A dad is reading a magazine in a laundromat, while a polite teenager across the room - a daughter he never knew he had until recently - chats with a sweet old lady about a lottery ticket they found crumpled on the floor. Eventually dad gets into the conversation, telling them how they can cash in the ticket even though it's one digit off the winning number.

It turns out that Dad is a con artist, and his idea of loving parenthood is to teach his duplicitous games to his offspring - who shows surprising aptitude, by the way.

Next month's "Matchstick Men," starring Nicolas Cage and Alison Lohman, is just one of about 10 movies this year that focus on female characters trying to work out their relationship with a parent. Certainly, precocious or misunderstood children have grown up on film for decades - "Freaky Friday" is a remake of a 1976 film, after all, and the con man/young girl duo has been around at least since Ryan and Tatum O'Neal hung their "Paper Moon." If classics like "The Graduate" or "Rebel Without a Cause" were remade today, they could be titled "Dude, Where's My Dad? Or Mom? Or Any Responsible Adult At All?"

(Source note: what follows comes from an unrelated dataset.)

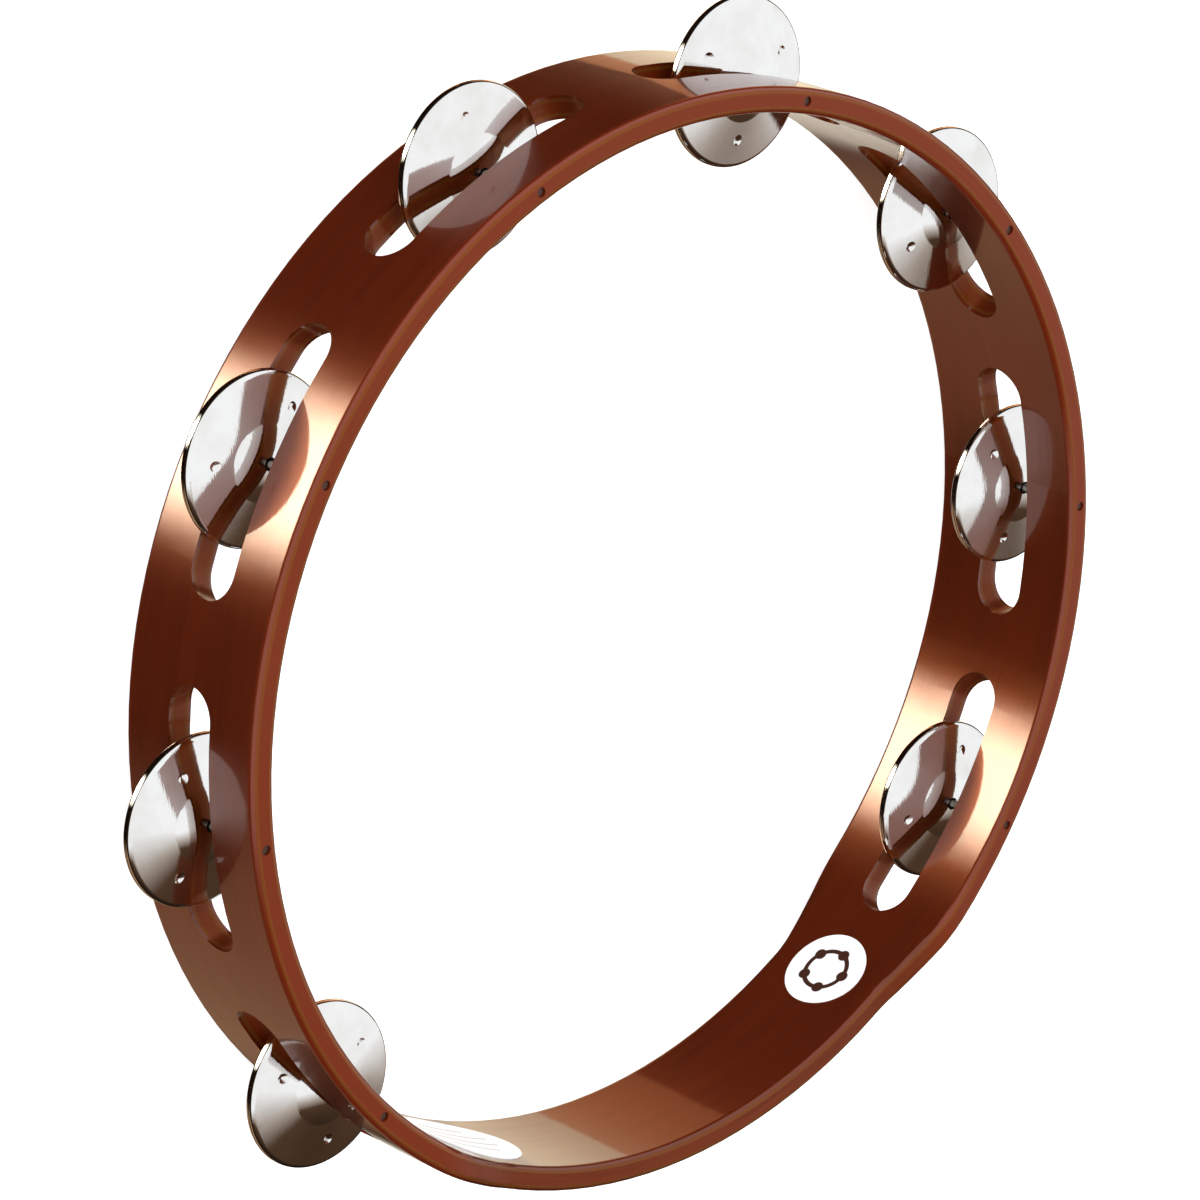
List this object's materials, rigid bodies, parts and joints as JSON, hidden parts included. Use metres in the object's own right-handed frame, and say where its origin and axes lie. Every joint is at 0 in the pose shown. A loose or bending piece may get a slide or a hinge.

But what's notable is both the sheer number of these films, and the fact that all of them focus on teenage girls rather than junior James Deans. The success of everything from small films like "Whale Rider" to the more mainstream "Friday" marks a dramatic shift from Hollywood's perennial fixation on male audiences, especially in the warm-weather season.

These films portray adult-child relationships as more complex than the writers of "Father Knows Best" dared even to suggest. At the multiplex, social trends show up not in "problem pictures" that tackle them head on, but in films that aim for boffo box-office returns by capturing current moods through mixtures of entertainment, escapism, and recognizable situations.

So, as in the real world, most of the young protagonists in these movies live in homes where divorce, remarriage, and other disruptive events have badly skewed the status quo. Undisturbed nuclear families are few and far between.

"What this new basketful of Hollywood movies really suggests about our culture is not that kids and adults understand one another less than ever before," says Murray Pomerance, chair of the sociology department at Ryerson University in Toronto and coeditor of the book "Sugar, Spice, and Everything Nice: Cinemas of Girlhood." "Rather it's that ... they understand one another more," Professor Pomerance explains. "Kids have more and more responsibility earlier and earlier; adults behave more and more irresponsibly later and later in life."

Take "How to Deal," starring Mandy Moore as Halley Martin, a teenager whose skepticism toward romance keeps her from dating the irresistible guy (Trent Ford). But a millimeter below the surface is a serious subtext: Halley has learned much of her cynicism by watching her mother, father, and sister go through relationships that are superficial at best, misery-inducing at worst. How can adults like these guide a girl to the emotional fulfillment she'd love to have - but fears doesn't exist?

We're meant to smile at "Uptown Girls," but again there's much to be read between the lines. Brittany Murphy plays Molly Gunn, a spoiled but sweet young woman who becomes the nanny of "Ray" Schleine, an equally spoiled but not-so-sweet little girl. As in "How to Deal," the screenplay is engineered so each main character learns valuable life lessons from the other, leading to a feel-good finale.